● Written exercise
Repeat exactly and only the lines from the line containing "What FreeCAD Python" through the line containing "V = FreeCAD.Vector", both included.

● Dataset content
______________________________

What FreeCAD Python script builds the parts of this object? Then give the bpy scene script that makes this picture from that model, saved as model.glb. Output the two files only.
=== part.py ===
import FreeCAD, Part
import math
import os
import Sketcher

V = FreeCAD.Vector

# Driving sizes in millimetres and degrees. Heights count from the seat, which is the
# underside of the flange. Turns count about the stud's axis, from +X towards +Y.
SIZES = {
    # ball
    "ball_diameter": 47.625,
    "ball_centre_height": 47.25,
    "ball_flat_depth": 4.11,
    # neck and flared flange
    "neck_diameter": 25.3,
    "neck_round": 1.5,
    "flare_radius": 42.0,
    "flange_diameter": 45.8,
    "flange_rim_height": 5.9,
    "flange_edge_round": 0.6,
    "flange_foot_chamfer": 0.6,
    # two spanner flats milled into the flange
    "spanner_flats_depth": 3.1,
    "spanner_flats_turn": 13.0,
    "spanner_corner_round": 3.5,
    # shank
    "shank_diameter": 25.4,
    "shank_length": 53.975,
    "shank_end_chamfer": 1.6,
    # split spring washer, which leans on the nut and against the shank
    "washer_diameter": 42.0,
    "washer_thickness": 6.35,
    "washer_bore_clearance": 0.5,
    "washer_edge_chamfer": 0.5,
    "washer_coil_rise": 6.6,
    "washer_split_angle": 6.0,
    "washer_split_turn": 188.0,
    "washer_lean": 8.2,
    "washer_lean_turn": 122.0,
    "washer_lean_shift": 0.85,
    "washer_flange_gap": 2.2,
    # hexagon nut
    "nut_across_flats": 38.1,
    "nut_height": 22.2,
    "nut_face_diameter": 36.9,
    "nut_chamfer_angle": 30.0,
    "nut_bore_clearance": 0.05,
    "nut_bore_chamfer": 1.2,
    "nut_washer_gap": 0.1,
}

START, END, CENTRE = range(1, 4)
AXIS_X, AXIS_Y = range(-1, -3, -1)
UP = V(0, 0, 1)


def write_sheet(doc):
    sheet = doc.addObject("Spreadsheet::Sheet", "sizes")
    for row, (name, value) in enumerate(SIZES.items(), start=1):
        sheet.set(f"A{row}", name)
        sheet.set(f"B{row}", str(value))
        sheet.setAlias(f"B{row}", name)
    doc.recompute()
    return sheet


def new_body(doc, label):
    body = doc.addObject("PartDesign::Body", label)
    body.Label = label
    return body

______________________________

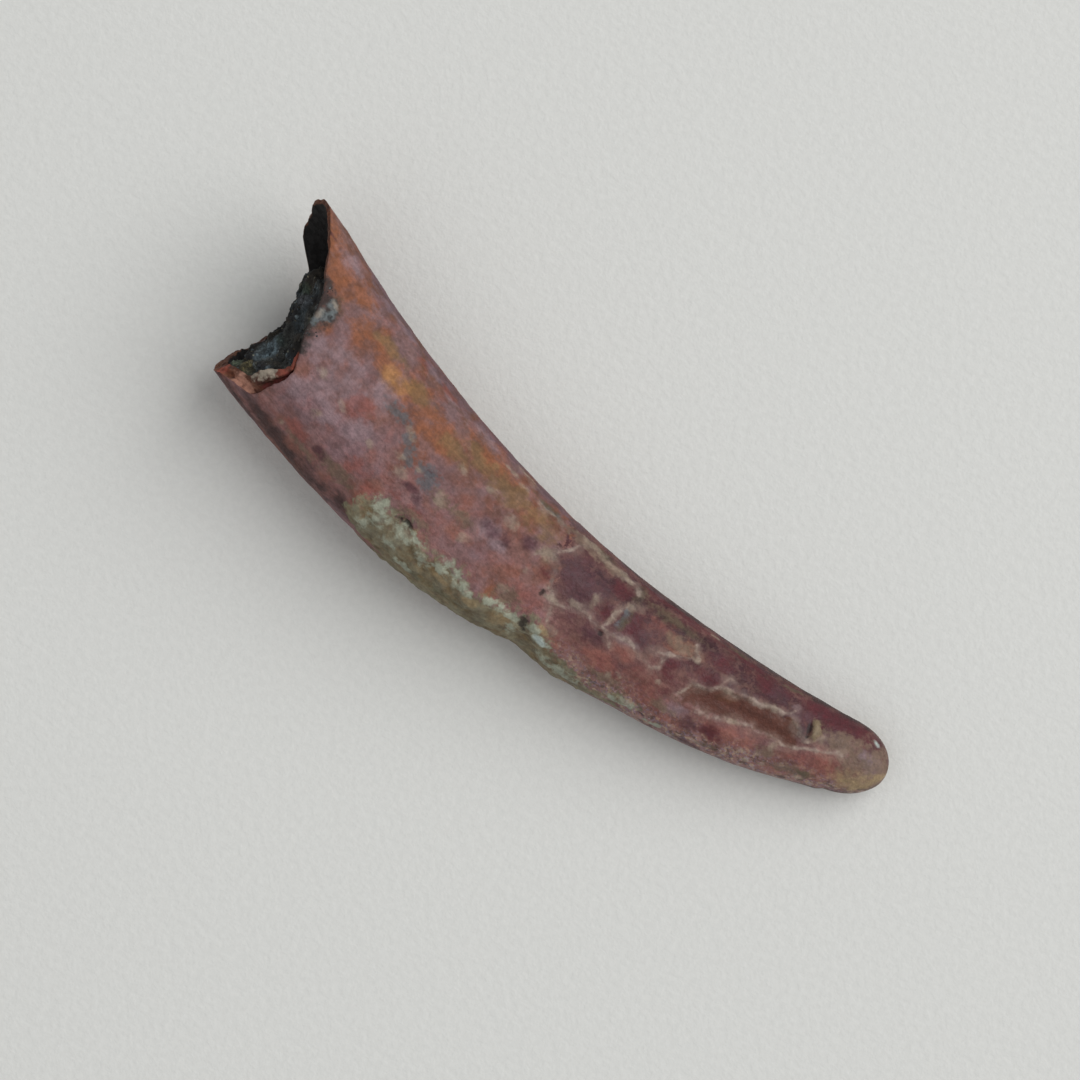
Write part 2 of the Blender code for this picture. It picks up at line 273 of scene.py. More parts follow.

______________________________

● Final result
What FreeCAD Python script builds the parts of this object? Then give the bpy scene script that makes this picture from that model, saved as model.glb. Output the two files only.
=== part.py ===
import FreeCAD, Part
import math
import os
import Sketcher

V = FreeCAD.Vector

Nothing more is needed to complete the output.